Complete step-by-step solution -
Given equation
$y = \sqrt {\sin x + \cos x} + \sqrt {7x - {x^2} - 6}$
Now to find out the domain the function which is in square root is always greater than or equal to zero.
$\Rightarrow \sin x + \cos x \geqslant 0$ ............. (1) and $7x - {x^2} - 6 \geqslant 0$........................... (2)
Now first solve first equation we have,
$\Rightarrow \sin x + \cos x \geqslant 0$
Now multiply and divide by $\sqrt 2$ we have,
$\Rightarrow \sqrt 2 \left( {\dfrac{1}{{\sqrt 2 }} \times \sin x + \dfrac{1}{{\sqrt 2 }} \times \cos x} \right) \geqslant 0$
Now as we know that $\sin {45^0} = \cos {45^0} = \dfrac{1}{{\sqrt 2 }}$
$\Rightarrow \sqrt 2 \left( {\cos 45 \times \sin x + \sin 45 \times \cos x} \right) \geqslant 0$
$\Rightarrow \left( {\cos {{45}^0} \times \sin x + \sin {{45}^0} \times \cos x} \right) \geqslant 0$
Now as we know that $\sin \left( {A + B} \right) = \sin A\cos B + \cos A\sin B$ so use this property in above equation we have,
$\Rightarrow \sin \left( {x + \dfrac{\pi }{4}} \right) \geqslant 0,{\text{ }}\left[ {\because {{45}^0} = \dfrac{\pi }{4}} \right]$
Now as we know $\sin x \geqslant 0,{\text{ }}x \in \left[ {0,\pi } \right],\left[ {2\pi ,3\pi } \right],....$
$\Rightarrow 0 \leqslant \left( {x + \dfrac{\pi }{4}} \right) \leqslant \pi$ and $2\pi \leqslant \left( {x + \dfrac{\pi }{4}} \right) \leqslant 3\pi$ .................

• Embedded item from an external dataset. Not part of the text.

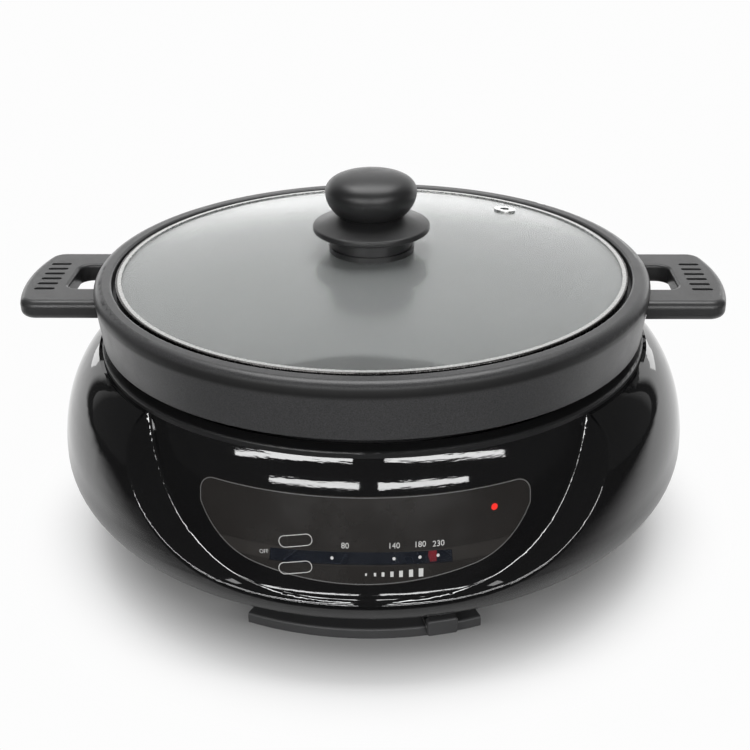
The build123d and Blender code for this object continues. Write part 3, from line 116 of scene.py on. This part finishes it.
# ---------------------------------------------------------------- node helpers
class Shader:
    """A material with a Principled shader and short calls for its procedural parts."""

    def __init__(self, name, color, roughness, metallic=0.0, specular=0.5, **sockets):
        self.material = bpy.data.materials.new(name)
        self.material.use_nodes = True
        self.tree = self.material.node_tree
        self.tree.nodes.clear()
        self.output = self.add("ShaderNodeOutputMaterial")
        self.main = self.add("ShaderNodeBsdfPrincipled")
        self.link(self.main.outputs[0], self.output.inputs["Surface"])
        self.set("Base Color", (*color, 1.0))
        self.set("Roughness", roughness)
        self.set("Metallic", metallic)
        self.set("Specular IOR Level", specular)
        for socket, value in sockets.items():
            self.set(socket.replace("_", " "), value)
        self.place = self.add("ShaderNodeTexCoord").outputs["Object"]
        self.material.diffuse_color = (*color, 1.0)

    def add(self, kind):
        return self.tree.nodes.new(kind)

    def link(self, source, target):
        self.tree.links.new(source, target)

    def set(self, socket, value):
        self.main.inputs[socket].default_value = value

    def noise(self, scale, detail=3.0, roughness=0.5, stretch=None):
        """Noise over the object's own place, stretched by three factors."""
        node = self.add("ShaderNodeTexNoise")
        node.inputs["Scale"].default_value = scale
        node.inputs["Detail"].default_value = detail
        node.inputs["Roughness"].default_value = roughness
        place = self.place
        if stretch:
            mapping = self.add("ShaderNodeMapping")
            mapping.inputs["Scale"].default_value = stretch
            self.link(place, mapping.inputs["Vector"])
            place = mapping.outputs["Vector"]
        self.link(place, node.inputs["Vector"])
        return node.outputs["Fac"]

    def axes(self):
        """The place's x, y and z."""
        node = self.add("ShaderNodeSeparateXYZ")
        self.link(self.place, node.inputs[0])
        return node.outputs

    def range(self, value, low, high, to_low, to_high, smooth=False):
        """A value mapped from one range to another and kept in it."""
        node = self.add("ShaderNodeMapRange")
        if smooth:
            node.interpolation_type = "SMOOTHSTEP"
        node.inputs["From Min"].default_value = low
        node.inputs["From Max"].default_value = high
        node.inputs["To Min"].default_value = to_low
        node.inputs["To Max"].default_value = to_high
        self.link(value, node.inputs["Value"])
        return node.outputs["Result"]

    def math(self, operation, first, second=None):
        """The operation's result; each operand is a number or another node's output."""
        node = self.add("ShaderNodeMath")
        node.operation = operation
        for slot, value in enumerate((first, second)):
            if value is None:
                continue
            if isinstance(value, (int, float)):
                node.inputs[slot].default_value = value
            else:
                self.link(value, node.inputs[slot])
        return node.outputs[0]

    def square(self, value):
        return self.math("MULTIPLY", value, value)

    def length(self, first, second):
        """Root of the sum of two squares."""
        return self.math("SQRT", self.math("ADD", self.square(first), self.square(second)))

    def rough(self, value):
        self.link(value, self.main.inputs["Roughness"])
        return self

    def tint(self, factor, first, second):
        """Base colour between two colours by a factor."""
        node = self.add("ShaderNodeMix")
        node.data_type = "RGBA"
        self.link(factor, node.inputs[0])
        node.inputs[6].default_value = (*first, 1.0)
        node.inputs[7].default_value = (*second, 1.0)
        self.link(node.outputs[2], self.main.inputs["Base Color"])
        return self

    def bump(self, height, strength, distance):
        """Surface relief of this depth in metres, added to what is there."""
        node = self.add("ShaderNodeBump")
        node.inputs["Strength"].default_value = strength
        node.inputs["Distance"].default_value = distance
        self.link(height, node.inputs["Height"])
        normal = self.main.inputs["Normal"]
        if normal.is_linked:
            self.link(normal.links[0].from_socket, node.inputs["Normal"])
        self.link(node.outputs["Normal"], normal)
        return self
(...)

$\Rightarrow - \dfrac{\pi }{4} \leqslant x \leqslant \pi - \dfrac{\pi }{4}$ and $2\pi - \dfrac{\pi }{4} \leqslant x \leqslant 3\pi - \dfrac{\pi }{4}$ .................
$\Rightarrow - \dfrac{\pi }{4} \leqslant x \leqslant \dfrac{{3\pi }}{4}$ and $\dfrac{{7\pi }}{4} \leqslant x \leqslant \dfrac{{11\pi }}{4}$
$\Rightarrow x \in \left[ { - \dfrac{\pi }{4},\dfrac{{3\pi }}{4}} \right],\left[ {\dfrac{{7\pi }}{4},\dfrac{{11\pi }}{4}} \right]$................. (3)
Now consider equation (2) we have,
$\Rightarrow 7x - {x^2} - 6 \geqslant 0$
Now multiply by (-1) so the inequality sign reversed so we have,
$\Rightarrow - 7x + {x^2} + 6 \leqslant 0$
$\Rightarrow {x^2} - 7x + 6 \leqslant 0$
Now factorize this equation we have,
$\Rightarrow {x^2} - x - 6x + 6 \leqslant 0$
$\Rightarrow x\left( {x - 1} \right) - 6\left( {x - 1} \right) \leqslant 0$
$\Rightarrow \left( {x - 1} \right)\left( {x - 6} \right) \leqslant 0$
$\Rightarrow x \in \left[ {1,6} \right]$............................. (4)
So the domain of the given equation is the intersection region of equation (3) and (4).
Now $\dfrac{{ - \pi }}{4} < 1$, $\dfrac{{3\pi }}{4} > 1$, $\dfrac{{7\pi }}{4} < 6$, $\dfrac{{11\pi }}{4} > 6$
Now the common region is shown in the above diagram so the domain of the given function is
$\Rightarrow \left[ {1,\dfrac{{3\pi }}{4}} \right] \cup \left[ {\dfrac{{7\pi }}{4},6} \right]$
So on comparing with $\left[ {p,\dfrac{{q\pi }}{4}} \right] \cup \left[ {\dfrac{{r\pi }}{4},s} \right]$
$\Rightarrow p = 1,q = 3,r = 7,s = 6$
So the value of p + q + r + s is
$\Rightarrow p + q + r + s = 1 + 3 + 7 + 6 = 17$
So this is the required answer.

Note – The domain of a function corresponds to the possible values of the independent variable that is x in this case, for which the entire function is defined. For example the domain of a quadratic function like $a{x^2} + bx + c = 0$ is $x \in R$ as this quadratic is defined for any value of x belonging to real axis from$- \infty {\text{ to }} + \infty$.